While the others reacted to this very strongly, my reaction was honestly pretty muted - it is an idea I've seen before, and while it was overall competent, and I liked the descriptions in the first half, particularly the priceless teacup and overexpensive towel, I was not left feeling a whole lot by the end. Celestia's characterization was on point, but there wasn't much novelty here.
#4 ·
Hm, that title seems familiar... not sure where else I've seen it as a title, though.

Basically, the first half was great. The descriptions of the teacup and the towel were just enough to get us a deeper feel for Celestia's character, but not so much as to be boring. Gold Leaf was great. Celestia was absolutely on point. Just... everything here was great.

Then the second half, which ended up falling a little flat. Maybe it's just me not liking the sudden "immortal pony memory" thing in what would otherwise have been a wonderful character piece. The ending did kinda just spoil it for me.
#5 · 1
This was somethin' else. Most of its punch rests on the twist, 3/4ths of the way through, and it lands pretty effectively.

If I'm gonna criticize... I dunno, I'm not sure Gold Leaf is characterized especially strongly? Besides being a clumsy, terrified servant, I mean. She's effective for the purposes of the story, but she feels more like a vehicle for Celestia to express something about herself (her lack of pomp and pretention), rather than a unique character. More like an archetype, you feel me?

Which would explain why she mistakes her and her daughter so readily. :P

Nevertheless, I'm giving this a pretty high rating. It manages to say something unique about Celestia while grazing (but never indulging in) the old immortality blues cliche. Well done.
#6 ·
I already like both these characterizations, but you need to decide who the story's about. Especially in a story this short, jumping back and forth between perspectives is going to result in it feeling unfocused. You keep hopping back and forth between their viewpoints.
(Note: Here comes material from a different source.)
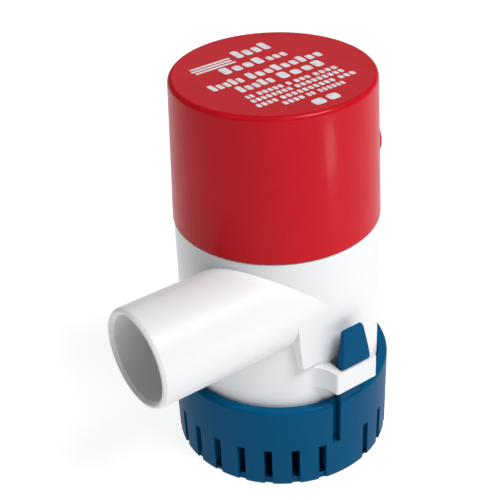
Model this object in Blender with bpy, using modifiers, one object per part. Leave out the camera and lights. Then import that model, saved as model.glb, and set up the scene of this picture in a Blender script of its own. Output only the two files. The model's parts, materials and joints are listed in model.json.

A few editing issues, but mostly clean.

I really like the twist at the end. It was a clever way of showing from Celestia's perspective how time flies for her.

I kind of want a little more from it, though. We never learn that much about Gold Leaf, and we learn absolutely nothing about Golden Bough. I'd like to be able to see the similarities myself instead of having to take Celestia's word for it. Now that I look back on it, I can't define either one's personality. Gold Leaf had first-day jitters, but I have no idea what her mannerisms or interests are, so I have even less chance to spot those same things in Golden Bough when she gets a couple of very ordinary actions and one line of dialogue.

One way to alleviate that might be to actually cut back on what we see of Gold Leaf. She gets a lot of screen time, only to remain so nebulously defined. If you make her appearance as brief as Golden Bough's, then they're both flashes in the pan, and coupled with the title, even more emphasizes how ephemeral they are to Celestia. Except that makes her seem very impassive toward them, which probably isn't the point you wanted to make. So I think developing them more is the better course, and you could have traded off some of the unimportant details of Gold Leaf dropping the cup in order to gain some space to delve into their characters a little more.
#7 · 1
“Um, G-gold Leaf, if it pleases your highness.”
I think it should be "G-Gold Leaf"

I liked this, a hiccup in perpetuity for one grand lady, a generational continuity for those of lesser life.